## Short task
Reproduce the top of the data verbatim, through and including the line that contains "self.tree.nodes.clear()".

### Records for the exercise

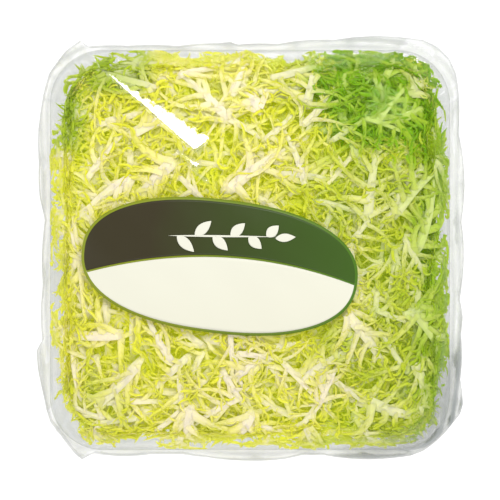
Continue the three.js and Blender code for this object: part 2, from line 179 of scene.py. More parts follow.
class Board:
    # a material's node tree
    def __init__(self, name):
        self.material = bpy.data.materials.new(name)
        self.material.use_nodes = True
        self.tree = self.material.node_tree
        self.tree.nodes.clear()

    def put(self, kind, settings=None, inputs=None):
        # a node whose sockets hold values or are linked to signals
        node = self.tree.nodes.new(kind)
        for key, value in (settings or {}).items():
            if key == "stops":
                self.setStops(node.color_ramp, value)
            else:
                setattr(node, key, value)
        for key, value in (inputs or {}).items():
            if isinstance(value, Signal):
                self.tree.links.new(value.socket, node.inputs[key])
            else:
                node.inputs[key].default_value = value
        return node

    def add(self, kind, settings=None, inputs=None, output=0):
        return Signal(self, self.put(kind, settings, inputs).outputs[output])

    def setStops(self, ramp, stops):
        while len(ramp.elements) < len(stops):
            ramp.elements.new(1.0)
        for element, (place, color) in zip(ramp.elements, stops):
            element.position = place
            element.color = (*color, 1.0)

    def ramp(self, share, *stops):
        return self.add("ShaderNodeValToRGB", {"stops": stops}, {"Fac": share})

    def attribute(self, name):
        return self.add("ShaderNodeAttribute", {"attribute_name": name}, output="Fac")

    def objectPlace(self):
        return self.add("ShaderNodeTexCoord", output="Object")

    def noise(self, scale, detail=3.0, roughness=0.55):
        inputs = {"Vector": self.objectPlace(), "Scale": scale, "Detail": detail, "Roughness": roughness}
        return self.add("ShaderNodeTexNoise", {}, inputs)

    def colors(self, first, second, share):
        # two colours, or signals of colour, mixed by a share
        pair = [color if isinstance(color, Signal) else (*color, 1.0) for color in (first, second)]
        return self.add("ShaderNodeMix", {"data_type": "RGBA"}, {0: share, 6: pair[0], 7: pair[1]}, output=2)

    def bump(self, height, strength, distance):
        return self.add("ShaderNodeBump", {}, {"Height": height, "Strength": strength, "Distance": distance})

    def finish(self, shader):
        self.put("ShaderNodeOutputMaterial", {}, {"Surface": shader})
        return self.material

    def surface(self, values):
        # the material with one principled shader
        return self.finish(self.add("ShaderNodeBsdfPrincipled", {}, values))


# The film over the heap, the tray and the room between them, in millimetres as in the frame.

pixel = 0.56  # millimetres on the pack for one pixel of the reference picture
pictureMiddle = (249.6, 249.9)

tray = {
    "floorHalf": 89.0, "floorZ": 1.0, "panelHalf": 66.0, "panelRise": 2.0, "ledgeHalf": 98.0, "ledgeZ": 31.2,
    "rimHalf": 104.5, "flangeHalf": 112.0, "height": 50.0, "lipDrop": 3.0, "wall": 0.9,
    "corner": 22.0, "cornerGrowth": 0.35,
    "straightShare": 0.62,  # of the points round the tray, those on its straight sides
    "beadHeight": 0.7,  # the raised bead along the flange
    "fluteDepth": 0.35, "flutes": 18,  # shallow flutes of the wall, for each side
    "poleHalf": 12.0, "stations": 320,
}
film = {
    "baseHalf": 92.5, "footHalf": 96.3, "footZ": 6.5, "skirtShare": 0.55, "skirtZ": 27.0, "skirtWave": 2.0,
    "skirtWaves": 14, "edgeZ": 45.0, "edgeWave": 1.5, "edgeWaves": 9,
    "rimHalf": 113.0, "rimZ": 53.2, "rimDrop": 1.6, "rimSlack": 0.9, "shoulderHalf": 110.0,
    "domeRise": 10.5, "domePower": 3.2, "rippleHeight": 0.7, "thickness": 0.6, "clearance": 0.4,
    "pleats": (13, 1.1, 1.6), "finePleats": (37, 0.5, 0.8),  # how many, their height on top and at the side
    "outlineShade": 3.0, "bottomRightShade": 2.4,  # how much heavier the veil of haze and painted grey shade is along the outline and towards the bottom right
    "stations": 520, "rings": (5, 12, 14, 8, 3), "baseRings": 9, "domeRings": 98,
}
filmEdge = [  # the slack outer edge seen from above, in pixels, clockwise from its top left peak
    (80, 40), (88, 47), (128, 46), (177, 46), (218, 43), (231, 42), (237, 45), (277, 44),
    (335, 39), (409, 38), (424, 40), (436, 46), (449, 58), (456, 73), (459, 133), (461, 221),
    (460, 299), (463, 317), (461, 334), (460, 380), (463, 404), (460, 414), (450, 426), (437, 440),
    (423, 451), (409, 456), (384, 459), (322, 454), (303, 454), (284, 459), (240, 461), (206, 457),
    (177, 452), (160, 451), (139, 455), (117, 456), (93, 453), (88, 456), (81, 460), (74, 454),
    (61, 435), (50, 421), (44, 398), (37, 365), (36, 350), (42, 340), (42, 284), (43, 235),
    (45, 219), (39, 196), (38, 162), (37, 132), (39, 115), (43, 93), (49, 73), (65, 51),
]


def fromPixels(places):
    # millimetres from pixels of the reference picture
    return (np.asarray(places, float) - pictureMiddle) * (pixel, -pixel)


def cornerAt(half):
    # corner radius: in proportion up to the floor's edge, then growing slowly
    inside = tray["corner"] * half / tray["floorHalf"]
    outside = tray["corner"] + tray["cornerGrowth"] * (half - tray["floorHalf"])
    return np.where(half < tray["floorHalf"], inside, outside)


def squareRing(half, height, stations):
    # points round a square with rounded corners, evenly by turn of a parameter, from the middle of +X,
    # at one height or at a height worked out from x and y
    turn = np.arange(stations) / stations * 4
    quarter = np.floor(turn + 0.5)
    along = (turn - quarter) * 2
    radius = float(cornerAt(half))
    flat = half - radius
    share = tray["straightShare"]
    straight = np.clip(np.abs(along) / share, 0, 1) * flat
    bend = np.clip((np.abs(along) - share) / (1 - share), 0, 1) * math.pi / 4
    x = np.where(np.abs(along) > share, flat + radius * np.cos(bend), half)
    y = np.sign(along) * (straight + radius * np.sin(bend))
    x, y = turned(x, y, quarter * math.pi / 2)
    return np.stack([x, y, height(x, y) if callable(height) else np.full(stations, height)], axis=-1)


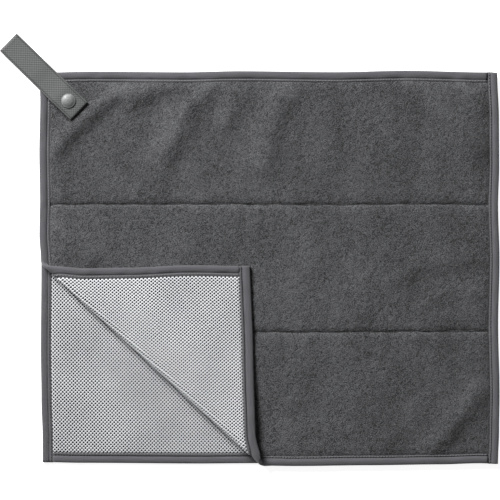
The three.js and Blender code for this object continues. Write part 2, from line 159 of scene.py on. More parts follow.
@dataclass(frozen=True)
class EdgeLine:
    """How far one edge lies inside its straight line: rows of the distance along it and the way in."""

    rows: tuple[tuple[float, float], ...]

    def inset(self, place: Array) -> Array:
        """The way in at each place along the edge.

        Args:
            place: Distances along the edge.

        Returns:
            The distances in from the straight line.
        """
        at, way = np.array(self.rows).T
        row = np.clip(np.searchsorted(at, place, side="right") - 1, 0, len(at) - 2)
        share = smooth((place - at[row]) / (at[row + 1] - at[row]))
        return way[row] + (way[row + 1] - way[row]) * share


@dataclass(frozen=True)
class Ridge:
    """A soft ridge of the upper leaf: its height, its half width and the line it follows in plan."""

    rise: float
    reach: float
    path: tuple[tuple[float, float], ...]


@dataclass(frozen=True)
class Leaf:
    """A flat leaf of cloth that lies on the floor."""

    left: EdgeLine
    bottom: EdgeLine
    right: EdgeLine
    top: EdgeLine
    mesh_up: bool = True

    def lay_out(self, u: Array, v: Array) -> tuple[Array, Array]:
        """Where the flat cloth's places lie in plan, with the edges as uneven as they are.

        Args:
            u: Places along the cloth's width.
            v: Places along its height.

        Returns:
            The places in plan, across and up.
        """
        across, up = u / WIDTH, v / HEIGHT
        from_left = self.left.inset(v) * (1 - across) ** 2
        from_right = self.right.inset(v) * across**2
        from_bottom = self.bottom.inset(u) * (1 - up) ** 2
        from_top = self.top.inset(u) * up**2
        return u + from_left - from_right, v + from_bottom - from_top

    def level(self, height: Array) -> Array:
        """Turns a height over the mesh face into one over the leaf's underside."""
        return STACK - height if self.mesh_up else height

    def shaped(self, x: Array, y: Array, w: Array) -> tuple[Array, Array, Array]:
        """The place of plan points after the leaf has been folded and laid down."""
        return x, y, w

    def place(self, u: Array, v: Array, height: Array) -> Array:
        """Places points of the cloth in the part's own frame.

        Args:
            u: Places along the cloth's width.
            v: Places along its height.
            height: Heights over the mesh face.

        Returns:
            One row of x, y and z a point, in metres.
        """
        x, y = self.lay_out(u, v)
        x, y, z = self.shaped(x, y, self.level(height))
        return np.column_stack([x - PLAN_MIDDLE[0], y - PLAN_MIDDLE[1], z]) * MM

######

## Exercise response
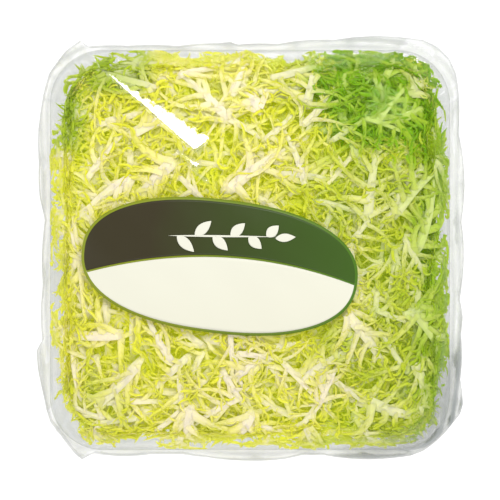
Continue the three.js and Blender code for this object: part 2, from line 179 of scene.py. More parts follow.
class Board:
    # a material's node tree
    def __init__(self, name):
        self.material = bpy.data.materials.new(name)
        self.material.use_nodes = True
        self.tree = self.material.node_tree
        self.tree.nodes.clear()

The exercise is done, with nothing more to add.